From the number of applications before Congress, it would appear that the lobbyists are endeavoring to run another Patent Office in the Capitol, as the following list of cases now before the Committee on Patents will show:
The Congressional Patent Office -- List of Applications for Extensions of Patents Now Before Congress
A.B. Wilson, Sewing Machines
McClintock Young, Harvester
J. Fritz, Rolling Iron
J. Hazeltine, Water Wheel
L. Ketchum, Harvester
J. Nock, Inkstands
T.W. Mitchell, Finishing Brush Handles
C.W. Williams, Canal Locks
J. Wyman, Setting Blind Staples
Vinton & John, Furnaces
Moses Marshall, Knitting Machine
J. Lilley, Surveying Instrument
A. Dillman, Corn Shellers
Rollin White, Fire Arms
Akin & Felthausen, Sewing Machines
Rudolph Eickmeyer, Sewing Machines
Reynolds, Power Loom
A.J. Hathaway, Converting Motion
L.C. Chase, Buckles
J. Haines, Harvester
H.L. Cake, Coal Screens
Ward, Bullet Machine
Ward, Molding Shell
W.W. Burrell, Corn Sheller
H.G. Bulkley, Kilns
A. Attwood, Car Wheels
T.R. Crosby, Wiring Blind Rods
A.G. Batchelder and others, Car Brake
J. Young, Washing and Wringing Machine
J.A. Pickering, Boot Straps
J.H. Butterworth, Bank Locks
J.C. Cook, Webbing
R.A. Marcher, Enameling Moldings
Eliza Wells, Forming Hat Bodies
A.S. Macomber, Straw Cutter
S. Wethered, Carding Machines
J.W. Marsh, Sewing Machine Attachment
W. Wickersham, Sewing Machine
A.J. Vandergrift, Grain Separator
In addition to these cases, I find the following names of parties who have applications filed, but the records do not show the inventions protected by their patents: S.H. Hodges, Henry Lill, N. Whitehall, Alpha Richardson's widow and heirs, T.& L. Winans, J. Kirby, E.P. Torrey, J.G. Perry, and G. Wellman.

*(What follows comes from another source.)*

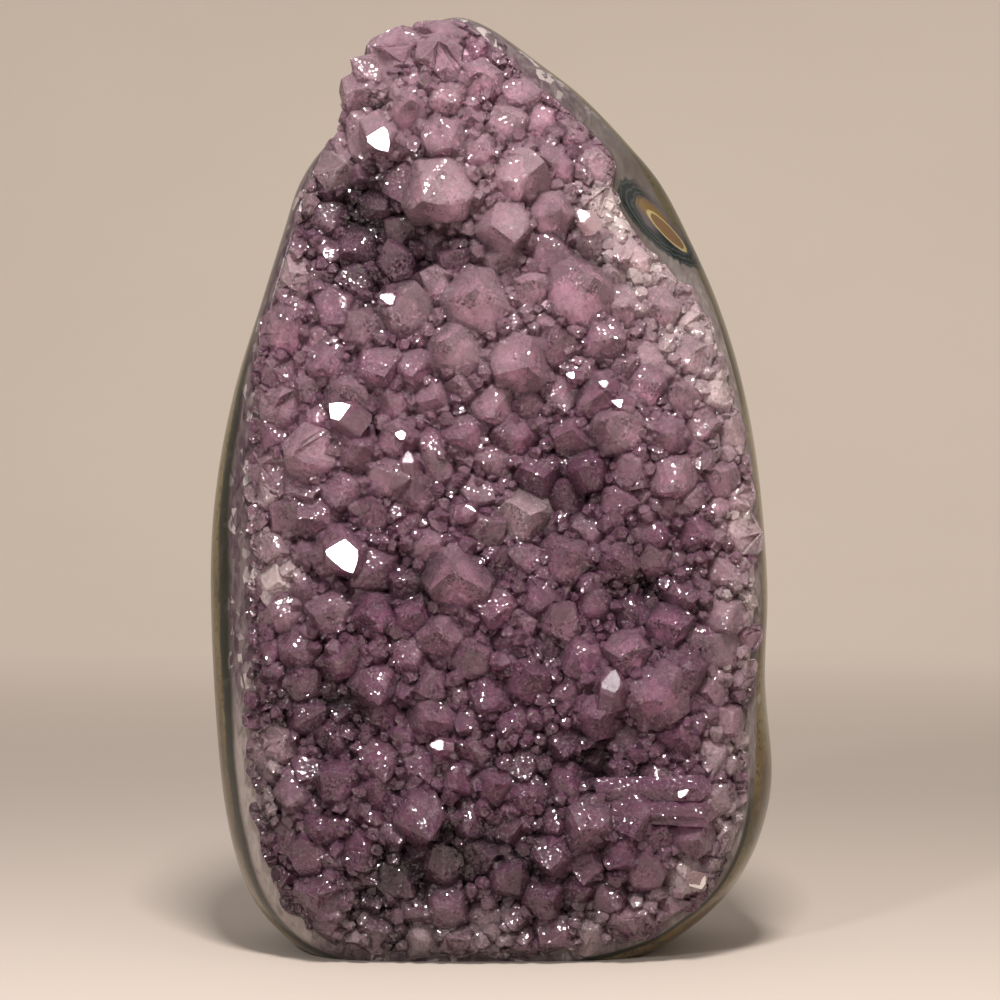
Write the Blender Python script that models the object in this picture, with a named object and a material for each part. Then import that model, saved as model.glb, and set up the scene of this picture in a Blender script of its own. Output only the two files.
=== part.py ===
"""A polished amethyst cluster: a crust of amethyst crystals on its agate and basalt matrix, cut flat to stand.

The crystals face -Y and the cluster stands on the plane z = 0. The origin is the middle of the bounding
box on that plane. Sizes below are in millimetres, and the meshes are made in metres.
"""

import math

import bmesh
import bpy
import numpy as np
from mathutils.geometry import delaunay_2d_cdt

MM = 0.001

# Driving sizes of the stone: its height, the depths of its main outlines at the base, and how much of
# every depth is lost by the top. MIDDLE is where the back bulges most, as x and z.
HEIGHT = 204.0
RIM_DEPTH = -28.0
GIRTH_DEPTH = -8.0
BACK_DEPTH = 42.0
TOP_THINNING = 0.45
MIDDLE = (0.0, 84.0)
BACK_SQUARENESS = 0.56
BACK_UNEVENNESS = 1.1
BOND_GAP = 0.3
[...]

One of the most conspicuous of these jobs is the case of the Wilson sewing machine, which is up before Congress for the third time. This patent covers up every "roughened surface," "four motion," or "wheel feed," and the sewing machine rings have controlled it now for twenty one years, thereby shutting off all competition, which has enabled them to wring millions yearly from the people; "and yet they are not happy," but want this pretty little privilege for seven years longer. It is rumored among the knowing ones that the promoters of this extension expect to dispense something nice among those who are disposed to help them, and that $50,000 has already been sent down here as an earnest of the good things to come. The plan proposed at present, as near as I can learn, is to get Congress to pass an act directing the Commissioner to examine and decide the case in the same manner as a first extension, and then bring their whole force to bear upon him to decide favorably. At the two previous attempts, the application has been kicked out, the Congressmen being afraid to face their constituents with the additional discredit such a palpable job would give them -- the Credit Mobilier and "back pay grab: being as much as they could hope to carry comfortably -- but, by turning the matter over to the Commissioner, they hope to be able to oblige their good friends of the sewing machine ring, and yet throw the blame on the former should their constituents make trouble about it. The ring hope to succeed with the Commissioner by means of a pretended sale of the first extension for $50,000, so as to make out that this was all the benefit that Wilson received from it, and that he should therefore have another term of seven years as a compensation for being such a fool as to sell a patent worth millions for such a paltry sum. By means of this sale, and by tales of the hardships, sickness, and other troubles which Wilson encountered in his early days,, they hope to work on the benevolent heart of the Commissioner and induce him to grant another extension. There are some persons who even go so far as to say that the same weighty reasons are to be employed with the Commissioner that are found so efficacious with the lobby, but, of course, people who know him will not believe a word of this; yet, in view of the rumor, it would give an ugly look to the matter to those unacquainted with him, should this extension pass.
In addition to this there is the Akin & Felthausen case, which, if extended, will also cover up the sewing machine business completely; but these parties, although formerly connected with the combination, appear to be -- and I believe they are -- working against them. They want Congress to extend their patent so that every one shall have the right to manufacture by paying them a small royalty. Such an extension, however, would have to be very carefully worded, or otherwise it would fall into the hands of the ring who bought of them the last extension, the assignment being so worded as to carry with it any future extension.
Besides these extension bills and bills reorganizing the Patent Office, several bills have been introduced into Congress, affecting inventors and patentees. One of these authorizes the payment of $100,000 yearly for ten years as premiums for meritorious inventions, in the sums of from one to ten thousand dollars. Another bill proposes the extension of any patent for seven years upon the payment of $100 by the inventor. Both of these, I believe, have been reported unfavorably. A third bill provides, first, that there shall be no more extensions; and, secondly, that any person or corporation shall have the privilege of manufacturing patented articles by paying a certain percentage (not yet fixed) on the selling price.